Teachers Can Help Students
Develop Ability to Write Persuasively

As students start taking the ACT Writing Test to meet the application requirements of some colleges, high school teachers are evaluating how they teach writing.

An integrated language arts curriculum that includes speaking, listening, viewing, and reading activities will best prepare students for the ACT Writing Test, as well as for the writing that will be required of them in college and in the workforce.

Students should feel comfortable writing descriptive, narrative, informative, and persuasive pieces. As they prepare for postsecondary opportunities, persuasive writing becomes particularly important. Teachers can help students develop their ability to write persuasively by choosing issue-oriented content that interests students and encouraging students to take positions on issues. Here are some activities teachers might consider.

Analyze Political Debates

Watching televised political debates provides students with opportunities to identify and analyze each speaker's position and presentation. Students can take notes and identify the effectiveness of arguments and word choices. They can write their own commentary on the debate or any of the issues featured. Or they could stage their own debate in class.

Create Advertisements

Studying advertisements in print and broadcast media allows students to identify and analyze target audiences. They can describe age ranges, gender, socioeconomic backgrounds, ethnicity, interests, and audience needs.  Ads and public service announcements are excellent examples of persuasive writing. Students may try creating and producing their own, perhaps for local events or non-profit groups.

Read Newspapers and Magazines

Periodicals offer widely varied content and plenty of writing styles to imitate. Editorials, letters to the editor, and opinion columns can spark discussions of how to take a stance on an issue and effectively support a position. Students can analyze articles for organization, style, detail, and objectivity. Magazine features might be used to illustrate a variety of creative approaches to presenting material or investigating subjects in depth. Students can then write their own editorials, letters to the editor, opinion, news, or feature pieces.

Study Persuasive Essays

Students can read essays that argue for or against a controversial issue. They also can  practice writing essays by working in teams of two—one writing from one point of view, the other from an opposing view. They then can exchange the essays and read the drafts aloud. Listening to an essay helps writers learn about fluency. They can discuss where the ideas and language are particularly persuasive and where the draft needs improvement. By reading each other's essays aloud, the partners learn to listen and think critically.

Address Community Issues

Teachers can ask students to brainstorm a list of current issues and transform one into a question. For example, a question about a proposal to increase parking fines could be posed as: Should parking fines be increased? Students can create a chart listing the reasons for and against the increased parking fines.

Then they can list possible audiences they wish to address and analyze each one: What is the audience's interest in this topic? What information or background knowledge do they already have? What would persuade them to support or not support increased fines?  Students might conduct a survey of community opinion on the issue. Based on their research, students could take a stance on the issue and write a letter to the appropriate groups or officials.

Write About Literature

Literature offers many opportunities for persuasive writing. Students can analyze text, read literary criticism, and write their own interpretations of a book or poem. They can read, perform, and write dramatic pieces. They can compare and contrast different interpretations of great works of literature.

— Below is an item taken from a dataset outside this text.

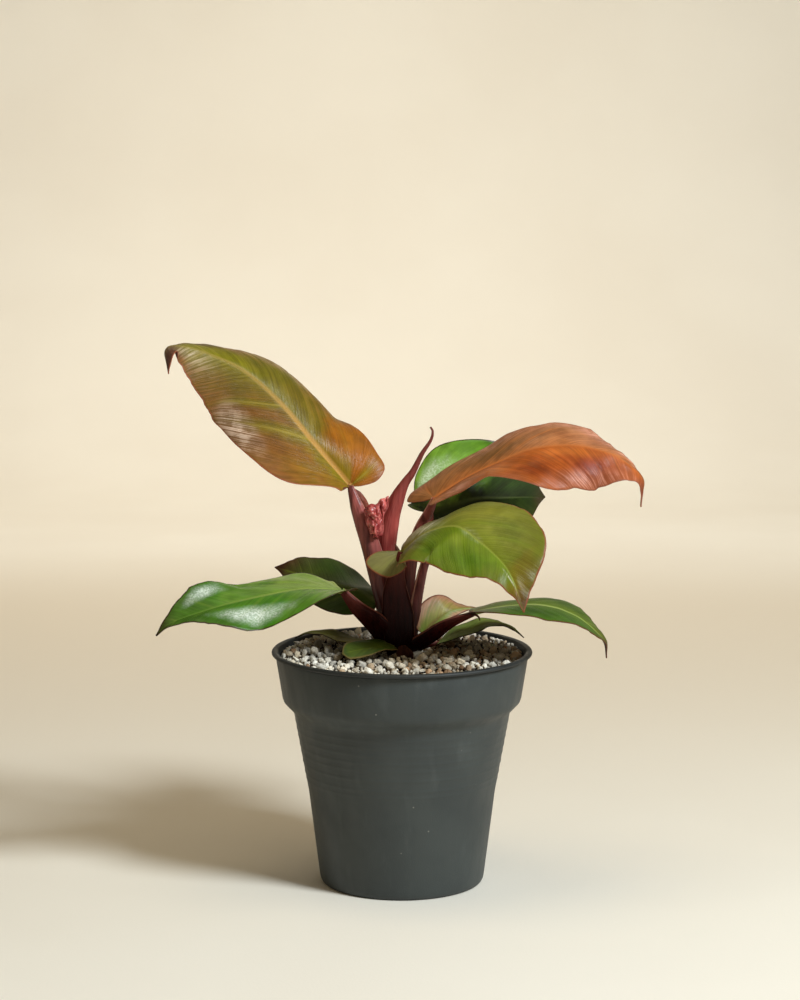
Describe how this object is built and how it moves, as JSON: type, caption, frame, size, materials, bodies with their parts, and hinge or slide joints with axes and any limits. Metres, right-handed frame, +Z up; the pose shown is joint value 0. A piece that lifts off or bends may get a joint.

No matter what activities are used, an integrated language arts curriculum should provide students with opportunities to speak, listen, view, read, and write. By using print and nonprint texts, teachers can increase students' understanding of persuasive language in all media.

Improving students' ability to think and communicate is central to English language arts curriculum. Through effective writing instruction, teachers help students find their own voices and views on significant issues and enable them to succeed in school, at work, and on the ACT Writing Test.